# Task prompt
Repeat exactly what appears from the opening line of the listing to the line with "a fork cradle.", inclusive.

# Information shown
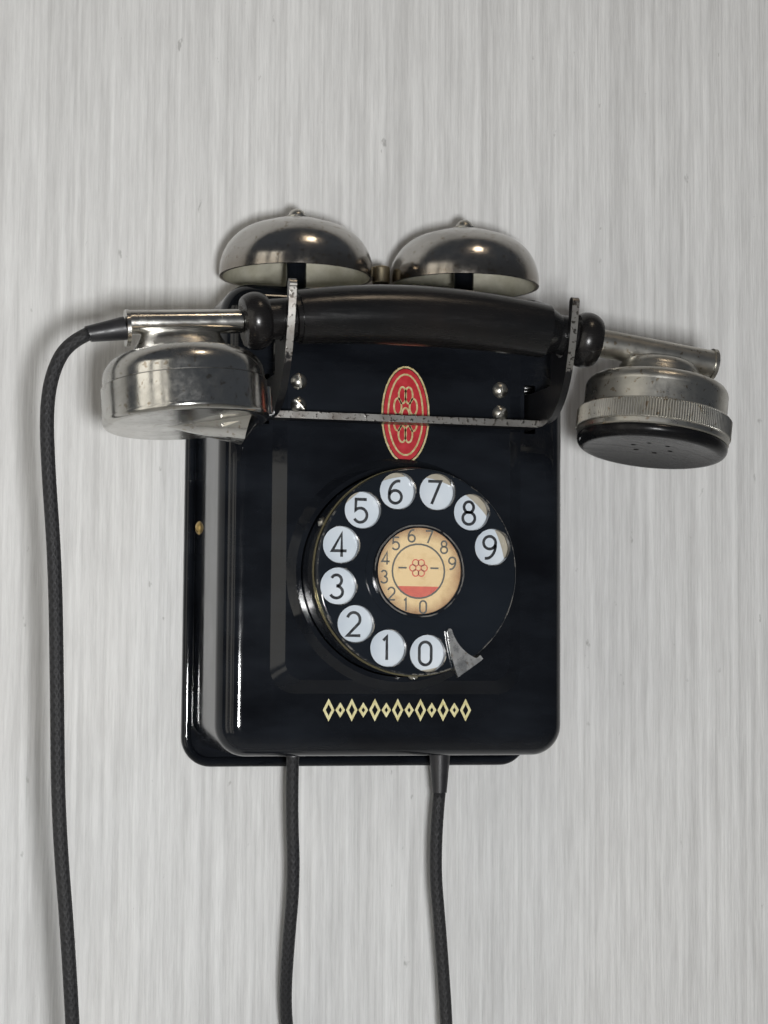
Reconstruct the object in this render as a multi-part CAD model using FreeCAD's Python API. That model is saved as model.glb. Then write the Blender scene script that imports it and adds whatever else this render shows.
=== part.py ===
"""Rotary wall telephone of about 1930: steel case, gongs on top, handset across a fork cradle.

Frame in millimetres: X to the right, Z up, the wall at Y = 0 and the telephone in front of it at
negative Y. Depths are given as d, the distance out from the wall, so Y = -d. The origin is the centre
of the wall plate's back face.
"""
import FreeCAD, Part
import math
import os

V = FreeCAD.Vector
OUT = V(0, -1, 0)

# ---- driving dimensions -------------------------------------------------------------------------
PLATE_HALF_W = 73.8
PLATE_HALF_H = 94.1
PLATE_CORNER_R = 12.0
PLATE_T = 1.5
BEAD_R = 2.0
MOUNT_X = 50.0
MOUNT_Z = 70.0
MOUNT_HOLE_R = 2.5

CASE_HALF_W = 69.5
CASE_LOW = -87.3
CASE_HIGH = 95.0
CASE_CORNER_R = 12.0
CASE_FRONT_D = 63.8
CASE_FRONT_R = 9.0
CASE_T = 1.2
PANEL_RISE = 2.8
PANEL_HALF_W = 50.4
PANEL_LOW = -63.6
PANEL_HIGH = 80.0
PANEL_CORNER_R = 10.0
PANEL_SLOPE = 5.6
COVER_SCREW_D = 13.0
COVER_SCREW_Z = 2.5

DIAL_Z = -17.0
DIAL_CASE_R = 39.3
DIAL_HOLE_R = 39.7
COLLAR_R = 45.0
COLLAR_TOP_R = 41.6
COLLAR_RISE = 3.0
DIAL_CASE_FRONT_D = 88.0
WHEEL_R = 38.9
WHEEL_FRONT_D = 92.5
WHEEL_T = 1.6
FINGER_HOLE_R = 6.9
FINGER_CIRCLE_R = 30.9
FINGER_HOLES = 10
FINGER_FIRST_DEG = 82.2
FINGER_STEP_DEG = 28.84
CARD_HOLDER_R = 17.5
CARD_R = 16.7
NUMBER_PLATE_R = 36.5
PLATE_SHIFT_X = -0.9
PLATE_SHIFT_Z = -0.6
HOLE_CHAMFER = 0.3
SHAFT_R = 2.97
RUNNING_GAP = 0.04
GEAR_MODULE = 0.7
MAIN_TEETH = 60
PINION_TEETH = 15
FAST_MODULE = 0.5
FAST_TEETH = 30
GOVERNOR_TEETH = 10
PULSE_POLAR_DEG = 200.0
DIAL_SCREW_DEG = (88.0, 208.0, 328.0)
STOP_DEG = 58.4

GONG_X = 35.2
GONG_D = 34.5
GONG_R = 30.8
GONG_RIM_Z = 102.8
GONG_H = 24.0
GONG_T = 1.3
POST_R = 4.1
CLAPPER_PIVOT_Z = 82.0
CORE_X = 18.0

EAR_OUT_X = 55.2
STEEL_T = 2.7
BEND_R = 3.2
LEFT_EAR_RISE = 0.9
RIGHT_EAR_RISE = -0.3
BAR_LOW_Z = 40.5
BAR_BACK_D = 70.0
BAR_FRONT_D = 79.0
ARM_TOP_Z = 55.0
HOOK_D = 24.0
HOOK_Z = 56.0
HOOK_PIN_R = 2.0
HOOK_SCREW_X = 40.6
HOOK_SCREW_Z = (47.0, 56.2)
BRACKET_X = 48.0
SPRING_X = 58.8
SPRING_D = 44.0

HANDSET_X = -1.3
HANDSET_D = 103.5
HANDSET_RISE = 0.65
HANDSET_ROLL_DEG = 0.4
HANDSET_TILT_DEG = 5.0
HANDLE_MID_Z = 76.8
HANDLE_BOW_R = 368.0
HANDLE_HALF = 47.8
HANDLE_END_R = 10.0
HANDLE_MID_R = 11.2
NECK_R = 7.5
BEAD_X = 63.8
BEAD_HALF_T = 4.9
HANDLE_BEAD_R = 10.6
NOTCH_Z = 72.8
NOTCH_HALF = 8.1
LEFT_CAPSULE_X = 91.4
RIGHT_CAPSULE_X = 94.4
LEFT_DROOP_DEG = 4.1
RIGHT_DROOP_DEG = 7.4
HANDLE_END_SLOPE_DEG = 8.65
LEFT_TUBE_R = 4.4
LEFT_TUBE_END_X = 111.2
RIGHT_TUBE_END_X = 116.6
FLANGE_R = 6.6
FLANGE_DROP = 2.0
CAP_LOW_H = 38.6
HOOD_RISE = 8.4
HOOD_HALF_W = 19.0
HOOD_SLOT_DEG = (-38.0, -13.0, 13.0, 38.0)
RIGHT_TUBE_R = 5.4

CORD_R = 2.5
LINE_CORD_X = -33.4
CASE_RELIEF_X = 27.3
CORD_D = 30.0
COIL_Z = -239.0
COIL_MEAN_R = 28.0

# Hand-chosen start of the handset's cord relief and routes of the cords, as (x, d, z).
RELIEF_START = (-112.3, 104.1, 67.3)
HANDSET_CORD_ROUTE = [
    (-125.5, 103.5, 64.6), (-132.3, 103.5, 61.2), (-137.6, 103.3, 51.0), (-139.6, 103.0, 37.0),
    (-138.2, 102.4, 14.0), (-135.2, 101.4, -18.0), (-133.6, 100.6, -62.0), (-132.2, 99.0, -106.0),
    (-127.6, 96.6, -150.0), (-124.0, 94.4, -198.0), (-120.4, 92.2, -250.0), (-112.0, 88.2, -300.0),
    (-92.0, 80.0, -343.0), (-59.0, 66.0, -368.0), (-21.0, 50.0, -367.0), (10.0, 37.4, -340.0),
    (27.0, 30.8, -298.0), (32.4, 28.4, -248.0), (31.6, 28.6, -200.0), (28.2, 29.4, -160.0),
    (25.0, 29.8, -128.0), (27.3, 30.0, -103.5)]
LINE_CORD_ROUTE = [
    (-33.4, 30.0, -84.0), (-33.9, 30.0, -108.0), (-32.2, 29.4, -136.0), (-33.6, 25.8, -163.0),
    (-33.0, 17.2, -187.0), (-29.6, 11.6, -207.4)]


# ---- small building functions -------------------------------------------------------------------
def at(x, d, z):
    return V(x, -d, z)


def block(x0, x1, d0, d1, z0, z1):
    return Part.makeBox(x1 - x0, d1 - d0, z1 - z0, at(x0, d1, z0))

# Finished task
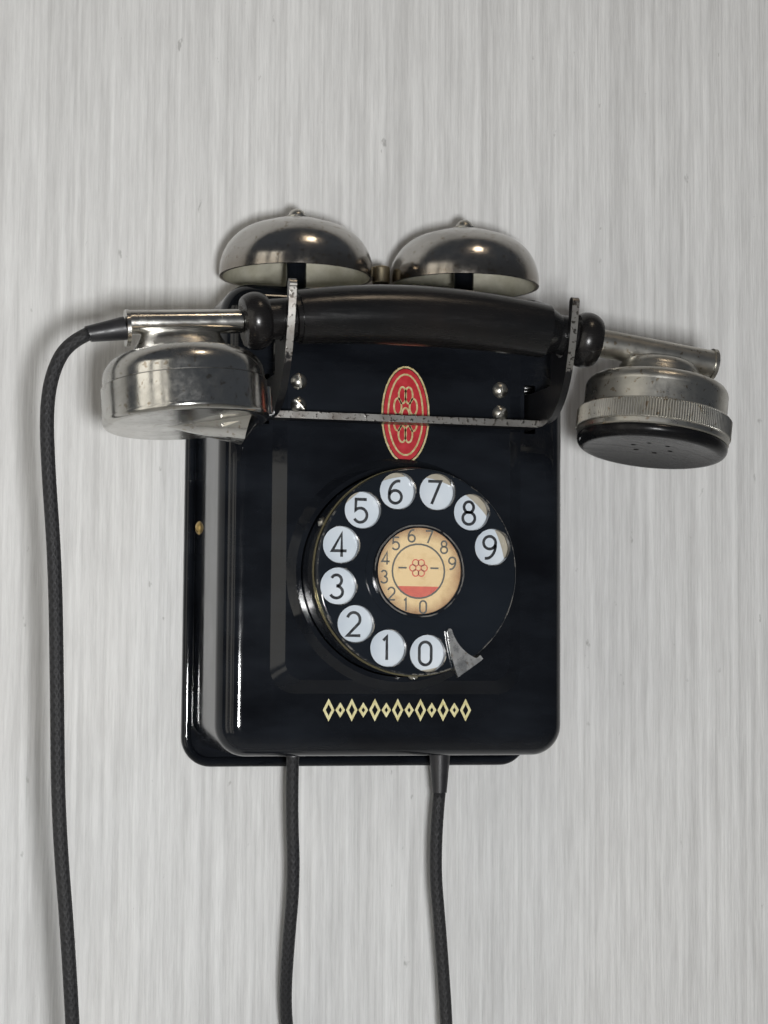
Reconstruct the object in this render as a multi-part CAD model using FreeCAD's Python API. That model is saved as model.glb. Then write the Blender scene script that imports it and adds whatever else this render shows.
=== part.py ===
"""Rotary wall telephone of about 1930: steel case, gongs on top, handset across a fork cradle.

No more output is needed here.